Tsar Nicholas II’s farewell to his Cossack bodyguard. By Pavel Ryzhenko.

In the terrible days of Pskov, Emperor Nicholas II came to be in absolute isolation, betrayed by his court, his generals, the Duma, the government – finding himself in the Pskov trap and having no physical possibility of addressing the people or the army. The restoration of this system would mean restoring the tradition of regicide and suicide.

The Russian monarchy of the Petersburg period tried to become popular, stable and of full value; it did not succeed. The forces of division removed or attempted to remove the best monarchs, just as they did with their best deputies (M.M. Speransky and P.A. Stolypin). Now this same group has ended its life in regicide and suicide. It represents a certain propaganda danger against the restoration of the monarchy, but after restoration it represents absolutely none. Instead of this, with a great degree of clarity, there appears before the future Russia the danger of bureaucracy.

The reality of this danger consists of the fact that today’s ruling class is in essence almost purely bureaucracy.

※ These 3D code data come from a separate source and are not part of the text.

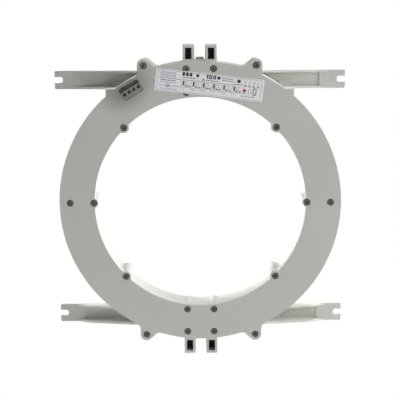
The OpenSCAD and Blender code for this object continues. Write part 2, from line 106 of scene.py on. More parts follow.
class Ink(Enum):
    """The inks of the printed label."""

    GREY = "grey"
    BLACK = "black"
    RED = "red"
    FRAME = "frame"


# ---------------------------------------------------------------- shader groups

def linear(red: int, green: int, blue: int) -> tuple[float, float, float, float]:
    """Colour of a finish from its display values.

    Args:
        red: Display value of red, 0 to 255.
        green: Display value of green, 0 to 255.
        blue: Display value of blue, 0 to 255.

    Returns:
        The linear colour with full alpha.
    """
    def one(value: int) -> float:
        """Linear value of one display channel."""
        v = value / 255
        return v / 12.92 if v <= 0.04045 else ((v + 0.055) / 1.055) ** 2.4

    return one(red), one(green), one(blue), 1.0


@dataclass
class GroupDraft:
    """A shader node group in the making, with named inputs and outputs."""

    name: str
    tree: bpy.types.ShaderNodeTree = field(init=False)
    source: bpy.types.Node = field(init=False)
    sink: bpy.types.Node = field(init=False)

    def __post_init__(self) -> None:
        """Makes the empty tree with its two end nodes."""
        self.tree = bpy.data.node_groups.new(self.name, "ShaderNodeTree")
        self.source = self.tree.nodes.new("NodeGroupInput")
        self.sink = self.tree.nodes.new("NodeGroupOutput")

    def takes(self, name: str, kind: str, default: object) -> None:
        """Adds an input.

        Args:
            name: The input's name.
            kind: Float or Color.
            default: Its value where nothing is linked.
        """
        socket = self.tree.interface.new_socket(name, in_out="INPUT", socket_type=f"NodeSocket{kind}")
        socket.default_value = default

    def gives(self, name: str, kind: str) -> None:
        """Adds an output.

        Args:
            name: The output's name.
            kind: Float or Color.
        """
        self.tree.interface.new_socket(name, in_out="OUTPUT", socket_type=f"NodeSocket{kind}")

    def node(self, kind: str, **values: object) -> bpy.types.Node:
        """Adds a node.

        Args:
            kind: The node's type.
            values: Properties to set on it.

        Returns:
            The new node.
        """
        made = self.tree.nodes.new(kind)
        for key, value in values.items():
            setattr(made, key, value)
        return made

    def link(self, start: bpy.types.NodeSocket, end: bpy.types.NodeSocket) -> None:
        """Joins two sockets."""
        self.tree.links.new(start, end)


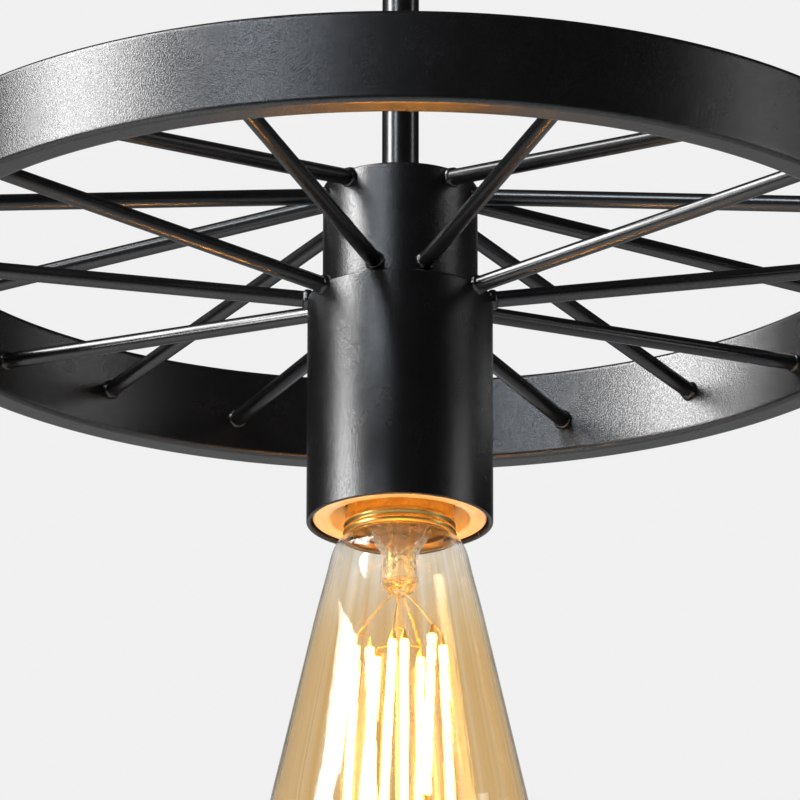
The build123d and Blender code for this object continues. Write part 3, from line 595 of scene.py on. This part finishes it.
def cap_nut_grid(x, low, top, radius=5.0, teeth=30, knurl=0.16):
    """A domed nut: a dome of this radius under a skirt whose radius follows a fine wave."""
    dome = np.linspace(0, np.pi / 2, 14)
    skirt = np.linspace(low + radius, top, 12)[1:]
    level = np.concatenate([low + radius - radius * np.cos(dome), skirt, [top]])
    reach = np.concatenate([radius * np.sin(dome), np.full(len(skirt), radius), [0.0]])
    turn = np.linspace(0, 2 * np.pi, nut_columns, endpoint=False)[None, :]
    on_skirt = np.clip((level - low - radius) / 0.5, 0, 1) * np.clip((top - level) / 0.5, 0, 1)
    wave = knurl * (np.abs(np.sin(teeth / 2 * turn)) - 1) * on_skirt[:, None]
    return around(reach[:, None] + wave * (reach[:, None] > 0), level, nut_columns, (x, 0.0))


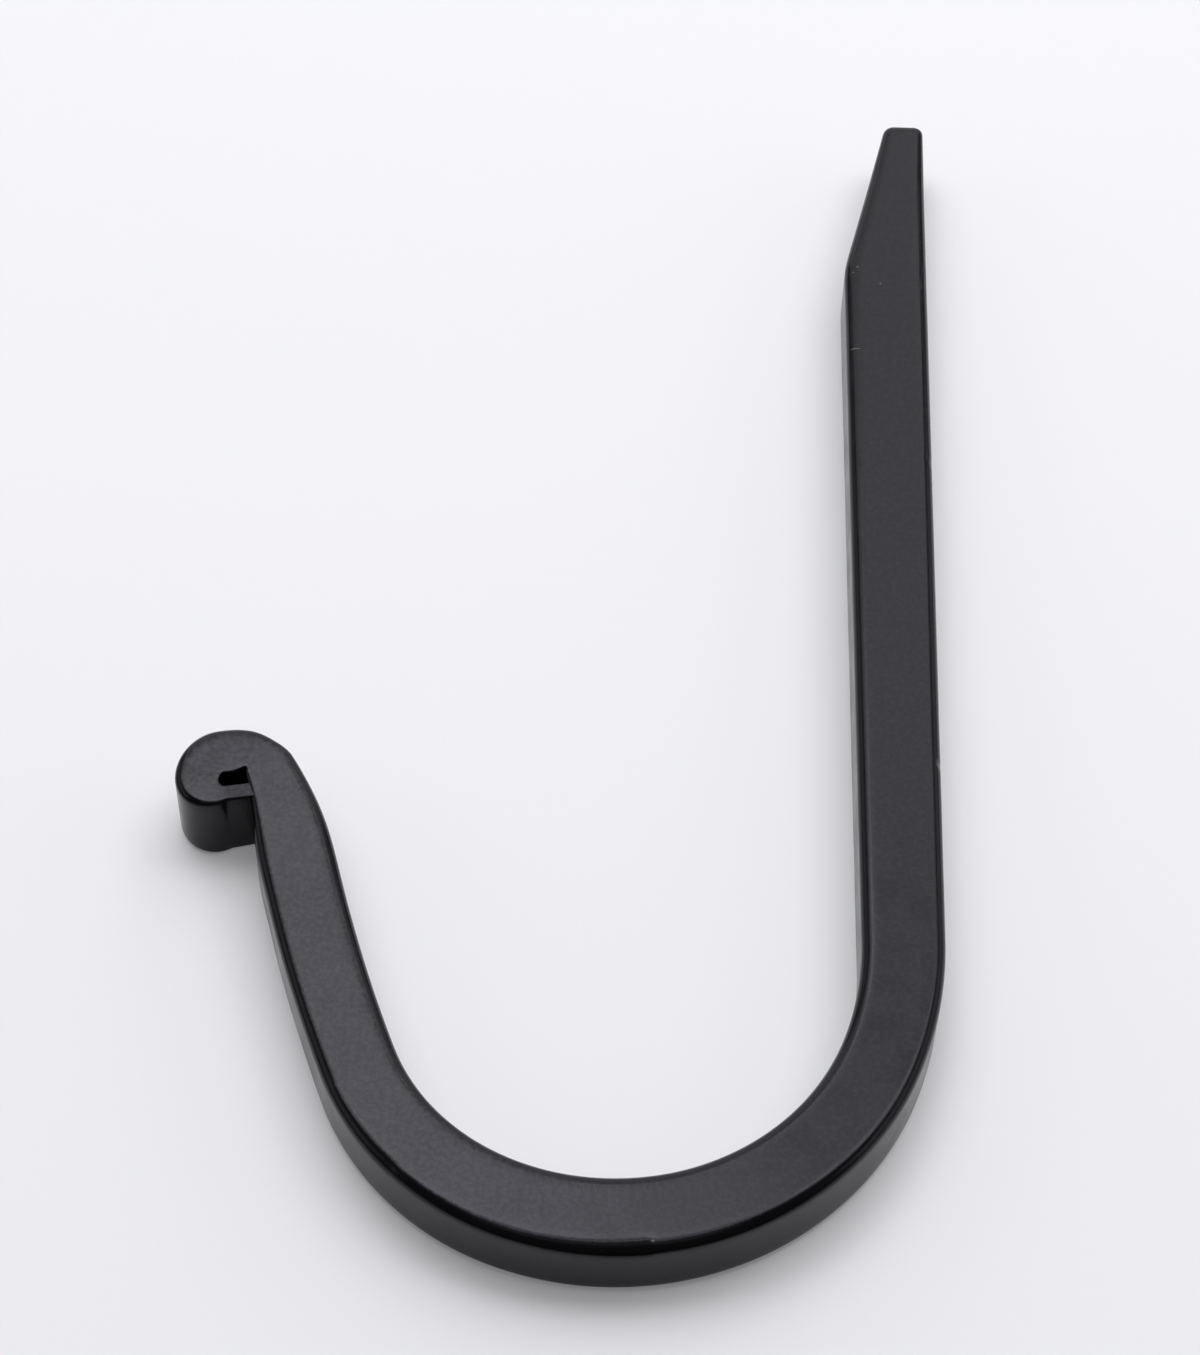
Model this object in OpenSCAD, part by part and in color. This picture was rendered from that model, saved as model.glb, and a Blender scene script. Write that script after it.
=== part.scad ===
// Wrought iron wall hook: one square bar, forged into a J.
//
// The top of the shank is cut to a chisel point. The bar bends round into the mouth, rises
// as a leg, and is drawn out thin and folded outwards into a tight scroll. Drawing it out
// spreads it upwards, so the scroll is a little thicker than the bar.
//
// The hook lies on its side, as it rests. +Z is up, +Y runs along the shank to the chisel
// point, and +X is the side that goes against the wall. The origin is under the middle of
// the hook's box.

/* [Bar] */
// Thickness of the bar, from the chisel point to the foot of the leg
bar_t = 8; // [6:0.5:12]
// Radius of the hammered edges where the bar is full size
edge_r = 1.2; // [0.4:0.1:1.5]

/* [Shank] */
// Length of the shank, from its end edge to where the bend starts
shank_l = 105.3; // [75:0.1:170]
// Width of the shank under the chisel point
shank_w = 8.9; // [8:0.1:9.6]
// Width where the bend starts
bend_w = 8; // [7.4:0.1:8.8]

/* [Chisel point] */
// Length of the taper, which is on the mouth side only
chisel_l = 21.3; // [14:0.1:28]
// Width at the end edge
chisel_w = 4.2; // [3:0.1:5.4]
// Length over which the taper eases into the shank
chisel_soft = 4; // [1:0.2:6]
// Radius of the rounded end edge
chisel_r = 1.2; // [0.4:0.1:1.4]

/* [Bend] */
// Radius where the bar leaves the shank
bend_in_r = 36; // [32:0.5:42]
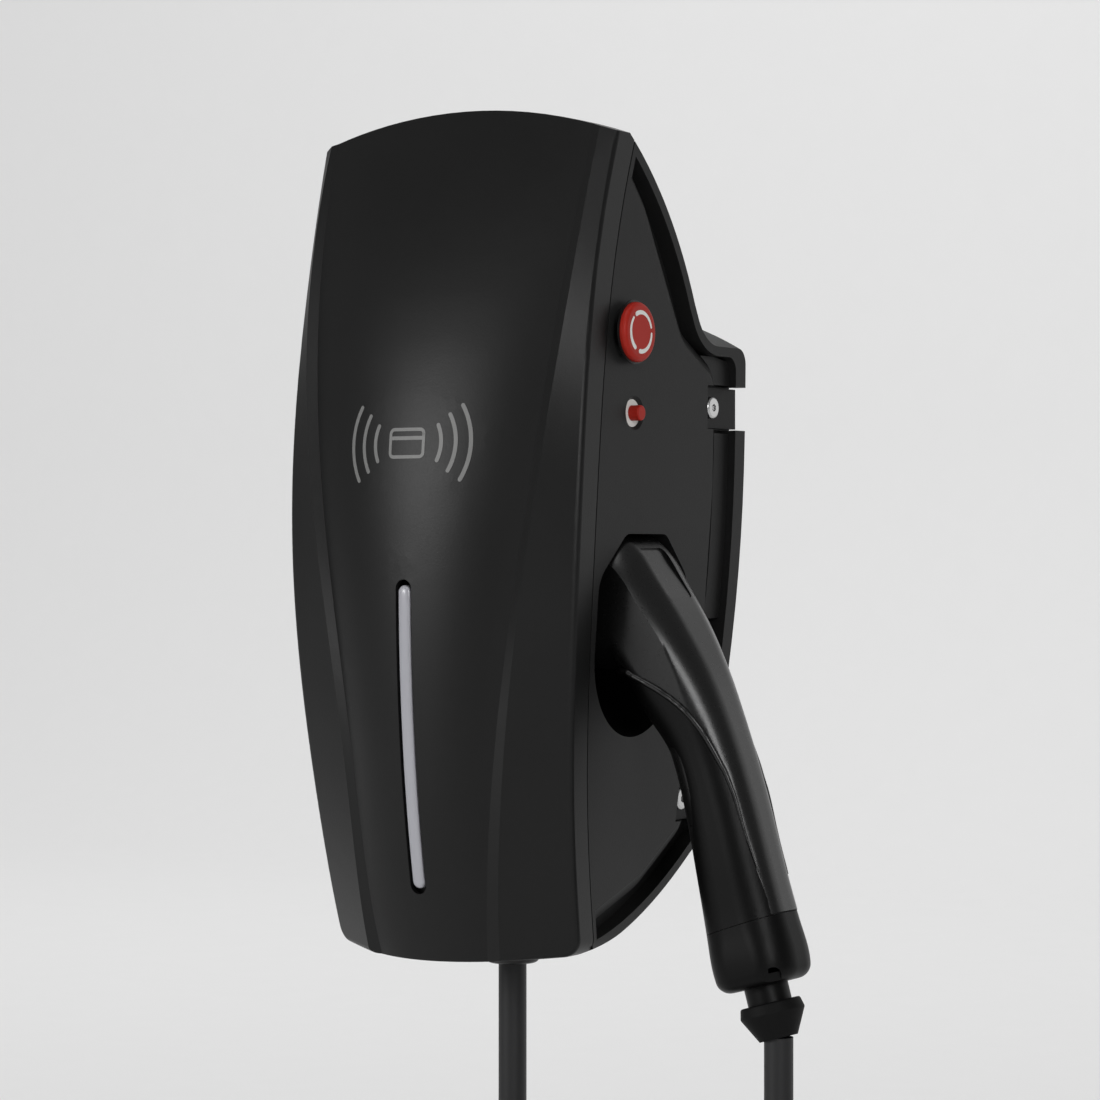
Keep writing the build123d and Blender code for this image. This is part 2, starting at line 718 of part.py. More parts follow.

In all ballots, both empire-wide and local, this class will vote for that party guaranteeing as great a quantity of “sinecures,” “services,” “posts,” and power. It will vote against any party relying on private and local initiative. And it will be a class that will manifest maximum political activity, just as this has already happened in emigration, for any functional property is daily bread for this class, and any attempt to affirm the rights of private initiative will be an attempt to take it away.